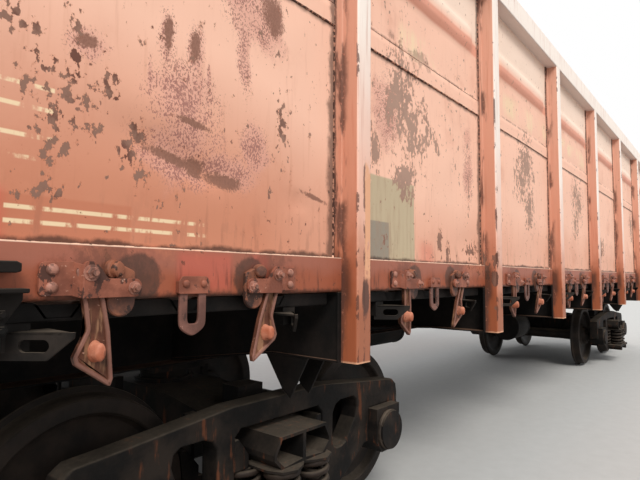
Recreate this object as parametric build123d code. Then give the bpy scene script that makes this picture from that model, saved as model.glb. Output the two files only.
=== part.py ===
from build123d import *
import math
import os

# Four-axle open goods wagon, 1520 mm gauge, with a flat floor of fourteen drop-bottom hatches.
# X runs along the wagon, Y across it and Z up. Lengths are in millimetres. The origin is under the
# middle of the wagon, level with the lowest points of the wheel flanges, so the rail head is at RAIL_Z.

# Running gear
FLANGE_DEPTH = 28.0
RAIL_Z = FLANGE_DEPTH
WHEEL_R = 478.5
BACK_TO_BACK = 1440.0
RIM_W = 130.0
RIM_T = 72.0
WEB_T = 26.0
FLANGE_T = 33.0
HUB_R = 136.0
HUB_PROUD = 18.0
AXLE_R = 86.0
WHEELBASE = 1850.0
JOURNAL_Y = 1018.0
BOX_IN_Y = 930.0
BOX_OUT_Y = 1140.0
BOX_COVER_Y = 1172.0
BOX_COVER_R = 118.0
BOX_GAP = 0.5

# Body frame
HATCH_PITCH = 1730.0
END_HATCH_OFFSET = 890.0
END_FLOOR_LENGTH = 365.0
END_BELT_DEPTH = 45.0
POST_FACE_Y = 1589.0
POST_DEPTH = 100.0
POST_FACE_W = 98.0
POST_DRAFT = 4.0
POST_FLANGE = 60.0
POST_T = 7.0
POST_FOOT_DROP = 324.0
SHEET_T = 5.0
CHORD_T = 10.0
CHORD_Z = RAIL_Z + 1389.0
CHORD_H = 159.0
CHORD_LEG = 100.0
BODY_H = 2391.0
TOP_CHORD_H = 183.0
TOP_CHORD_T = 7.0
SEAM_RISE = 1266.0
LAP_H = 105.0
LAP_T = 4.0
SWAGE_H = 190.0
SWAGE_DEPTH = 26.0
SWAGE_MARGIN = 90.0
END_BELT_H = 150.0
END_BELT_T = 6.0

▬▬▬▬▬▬

▶ _EXERCISE BRIEF_:
Please write out exactly the lines from the start of the data through the line that contains "BOX_GAP = 0.5", both ends included, and nothing else.

▶ _SOLUTION FOR THIS PROBLEM_:
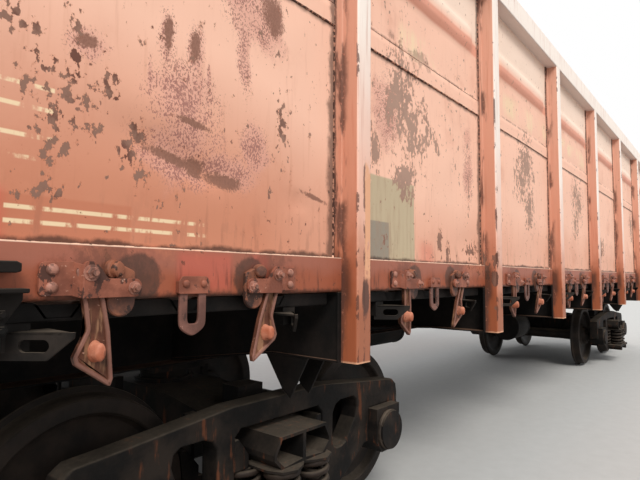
Recreate this object as parametric build123d code. Then give the bpy scene script that makes this picture from that model, saved as model.glb. Output the two files only.
=== part.py ===
from build123d import *
import math
import os

# Four-axle open goods wagon, 1520 mm gauge, with a flat floor of fourteen drop-bottom hatches.
# X runs along the wagon, Y across it and Z up. Lengths are in millimetres. The origin is under the
# middle of the wagon, level with the lowest points of the wheel flanges, so the rail head is at RAIL_Z.

# Running gear
FLANGE_DEPTH = 28.0
RAIL_Z = FLANGE_DEPTH
WHEEL_R = 478.5
BACK_TO_BACK = 1440.0
RIM_W = 130.0
RIM_T = 72.0
WEB_T = 26.0
FLANGE_T = 33.0
HUB_R = 136.0
HUB_PROUD = 18.0
AXLE_R = 86.0
WHEELBASE = 1850.0
JOURNAL_Y = 1018.0
BOX_IN_Y = 930.0
BOX_OUT_Y = 1140.0
BOX_COVER_Y = 1172.0
BOX_COVER_R = 118.0
BOX_GAP = 0.5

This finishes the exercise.